We selected the name, "The WAY," in a different fashion. A few of us had been ostracized and cast out from a Worldwide Church of God (WCG) look-alike church, primarily because we were making people uncomfortable by opening our Bibles and trying to discuss what the Bible says, even if it wasn't what their leader at headquarters taught. We didn't mind asking tough questions. That will get you only so far. In our case, it got us thrown out!
As more of our friends found themselves "de-churched" for much the same reason, we began a home fellowship group. It became apparent to me over time that God wanted me to begin publishing articles discussing what we had discovered in our Bibles. That realization became this newsletter. Our purpose has been to maintain a high level of professionalism and sincere truth-seeking in our writings, to help keep our readers focused on their Father and His textbook for us, the Bible.
It became evident to us that God's true religion was actually a Way of life, rather than paying someone else to "do a Work." The Bible speaks repeatedly about living this Way, while the corporate church pastors spoke almost exclusively of "doing the Work," meaning preaching on radio and TV stations and publishing booklets and magazines. While that is an important thing to do, it is not the totality of what God called us to do.
We found a scripture that seems to refute the idea that our sole purpose in being called was to "back up" one man doing all the work while all we did was pay, pray, stay, obey, etc. That scripture is this: "Then they asked him, 'What must we do to do the works God requires?' Jesus answered, 'The work of God is this: to believe in the one he has sent'" (John 6:28-29, NIV).
The Bible seemed to say that Christianity is a Way of life rather than a Work of proclaiming a United Europe. We discovered that Matthew 24:14 ("And this gospel of the kingdom will be preached in the whole world as a testimony to all nations, and then the end will come") was not the Great Commission after all, but a prophecy -- a prophecy, not of Herbert Armstrong, but of the two witnesses (whoever or whatever they may be).
We felt it to be imperative to bring these things to the attention of God's people, as He led us to them and them to us.
When I was beginning to pull this newsletter together for its first issue, I wondered aloud to my wife what we should call it.
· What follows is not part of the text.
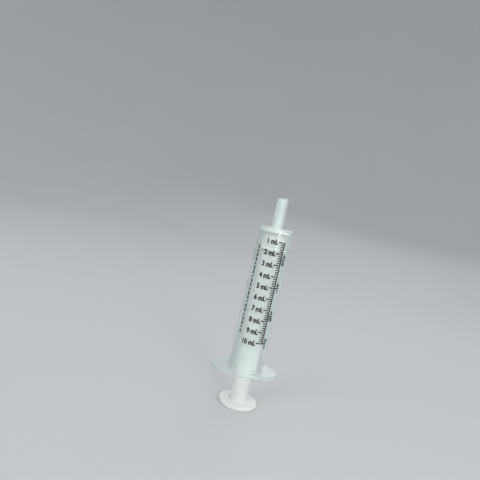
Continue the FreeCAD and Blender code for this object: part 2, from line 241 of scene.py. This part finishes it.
def turned_piece(name, corners, closed=False):
    """A piece turned on the Z axis from an outline of (radius, height, rounding) corners.

    The outline is drawn point by point, its corners are rounded, and it is spun a full turn.
    """
    deselect_objects()
    bpy.ops.mesh.primitive_plane_add(size=MM, location=(0, 0, 0))
    piece = bpy.context.active_object
    piece.name = name
    piece.data.name = name
    bpy.ops.object.mode_set(mode="EDIT")
    bpy.ops.mesh.select_mode(type="VERT")
    bpy.ops.mesh.select_all(action="SELECT")
    bpy.ops.mesh.merge(type="CENTER")
    places = [Vector((radius, 0, height)) for radius, height, _ in corners]
    bpy.ops.transform.translate(value=places[0])
    for previous, place in zip(places, places[1:]):
        bpy.ops.mesh.extrude_region_move(TRANSFORM_OT_translate={"value": place - previous})
    if closed:
        select_where("verts", lambda vertex: near(places[0])(vertex) or near(places[-1])(vertex))
        bpy.ops.mesh.edge_face_add()
    for place, (_, _, rounding) in zip(places, corners):
        if rounding:
            select_where("verts", near(place))
            bpy.ops.mesh.bevel(offset=rounding, segments=BEVEL_STEPS, affect="VERTICES")
    bpy.ops.mesh.select_all(action="SELECT")
    steps = bpy.context.scene.syringe_stage.turn_steps
    bpy.ops.mesh.spin(steps=steps, angle=FULL_TURN, center=(0, 0, 0), axis=(0, 0, 1),
                      use_auto_merge=True)
    bpy.ops.mesh.select_all(action="SELECT")
    bpy.ops.mesh.remove_doubles(threshold=MERGE_DISTANCE)
    bpy.ops.mesh.normals_make_consistent(inside=False)
    bpy.ops.object.mode_set(mode="OBJECT")
    return piece


def finish_shading(piece):
    """Smooth shading that keeps flat faces flat."""
    deselect_objects()
    piece.select_set(True)
    bpy.context.view_layer.objects.active = piece
    bpy.ops.object.shade_smooth_by_angle(angle=SMOOTH_BELOW)
    bpy.ops.object.modifier_add(type="WEIGHTED_NORMAL")
    piece.modifiers[-1].keep_sharp = True
    bpy.ops.object.modifier_apply(modifier=piece.modifiers[-1].name)


def hand_over(piece, body, slot, material, *nodes):
    """Give a finished piece its material and its body, and hide the nodes it stands for."""
    piece.data.materials.clear()
    piece.data.materials.append(material)
    if nodes:
        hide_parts(*nodes)
    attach(piece, body)


# ---------------------------------------------------------------- materials

def new_material(name, base, roughness):
    """A material with its principled shader, and its node tree."""
    material = bpy.data.materials.new(name)
    material.use_nodes = True
    tree = material.node_tree
    shader = tree.nodes["Principled BSDF"]
    shader.inputs["Base Color"].default_value = base
    shader.inputs["Roughness"].default_value = roughness
    material.diffuse_color = base
    return material, tree, shader


def noise(tree, scale, detail, stretch=(1.0, 1.0, 1.0)):
    """A noise pattern in object space, stretched along an axis where the moulding flowed."""
    place = tree.nodes.new("ShaderNodeTexCoord")
    mapping = tree.nodes.new("ShaderNodeMapping")
    mapping.inputs["Scale"].default_value = stretch
    pattern = tree.nodes.new("ShaderNodeTexNoise")
    pattern.inputs["Scale"].default_value = scale
    pattern.inputs["Detail"].default_value = detail
    tree.links.new(place.outputs["Object"], mapping.inputs["Vector"])
    tree.links.new(mapping.outputs["Vector"], pattern.inputs["Vector"])
    return pattern


def vary(tree, pattern, socket, low, high):
    """Drive a socket by a pattern, between two values."""
    spread = tree.nodes.new("ShaderNodeMapRange")
    spread.inputs["From Min"].default_value = 0.3
    spread.inputs["From Max"].default_value = 0.7
    spread.inputs["To Min"].default_value = low
    spread.inputs["To Max"].default_value = high
    tree.links.new(pattern.outputs["Fac"], spread.inputs["Value"])
    tree.links.new(spread.outputs["Result"], socket)


def tint(tree, pattern, socket, first, second):
    """Drive a colour socket by a pattern, between two colours."""
    ramp = tree.nodes.new("ShaderNodeValToRGB")
    ramp.color_ramp.elements[0].position = 0.35
    ramp.color_ramp.elements[0].color = first
    ramp.color_ramp.elements[1].position = 0.65
    ramp.color_ramp.elements[1].color = second
    tree.links.new(pattern.outputs["Fac"], ramp.inputs["Fac"])
    tree.links.new(ramp.outputs["Color"], socket)


def add_bump(tree, pattern, shader, strength, distance):
    """Raise a pattern out of the surface."""
    bump = tree.nodes.new("ShaderNodeBump")
    bump.inputs["Strength"].default_value = strength
    bump.inputs["Distance"].default_value = distance
    tree.links.new(pattern.outputs["Fac"], bump.inputs["Height"])
    tree.links.new(bump.outputs["Normal"], shader.inputs["Normal"])


def darker(base, share):
    """A colour with each channel cut to a share."""
    return tuple(channel * share for channel in base[:3]) + (1.0,)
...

Without hesitation, she replied, "The WAY." She explained, "Christianity isn't a Work, it's a Way -- a Way of life, a Way of treating other people in the church, a whole approach to people that frankly hasn't even been tried yet!"
For just the briefest moment, it seemed to me to be a rather odd name for a newsletter. But I quickly saw that she was quite correct, because our focus was going to be on articles relating to both biblical understanding and how we should relate to each other as brothers and sisters (not "brethren," but as real siblings, children of the same Father).
One of the ironic aspects of what we are doing is that, while we actively proclaim Christianity as a Way of life, yet this newsletter is the "work" God has given us to do. But this newsletter is only a tool, not the main focus. It is not designed to build a mailing list or an organization, or any kind of power base. We are one of the least powerful of any of the new little "works" that have sprung up in the last few years.
NOT THE "ONE TRUE CHURCH"
We also don't claim any exclusive rights to the Kingdom, as WCG did in years past, and as some of its daughter churches do today. Years ago, we might have said that people in other religious groups, such as "The Way," couldn't possibly be true Christians, because they weren't part of "us." Now, I am unwilling to judge (or more correctly, condemn) like that. I don't really know anything about "The Way," so I won't venture a guess as to whether they are truly Christian (followers of God's Way) or not. But I will keep Yeshua's own words before me: "He that is not against us is for us" (Luke 9:50). If the people of "The Way" are living by biblical principles, and are wholeheartedly trying to follow the Way, who can wish them anything but the best in their journey? If they are mistaken in a few areas -- well, aren't we all? It is the sincerity of their devotion to God that God looks on when He judges people. Since we can't see the heart, but can only know them by their fruits (Matthew 7:20), we may misjudge because we don't have all the facts.
You may also have noticed that we spell our newsletter a certain way. We refer to "The WAY," which is published by "The WAY" Publications. This particular spelling, with upper case letters for the word "way" and the name in quotation marks, is unique and therefore sets the newsletter apart from (1) the Way itself, which is God's Way of life, and (2) the group mentioned in the letter, called The Way.
We have no hidden set of goals or intentions to be any kind of powerful organization. Our only aim is to help those in need of comfort and encouragement after the sometimes shattering experiences they may have had when their familiar church home became a dark and threatening place. God's Way is the way of love and truth. Our aim is to provide both whenever possible, and wherever needed.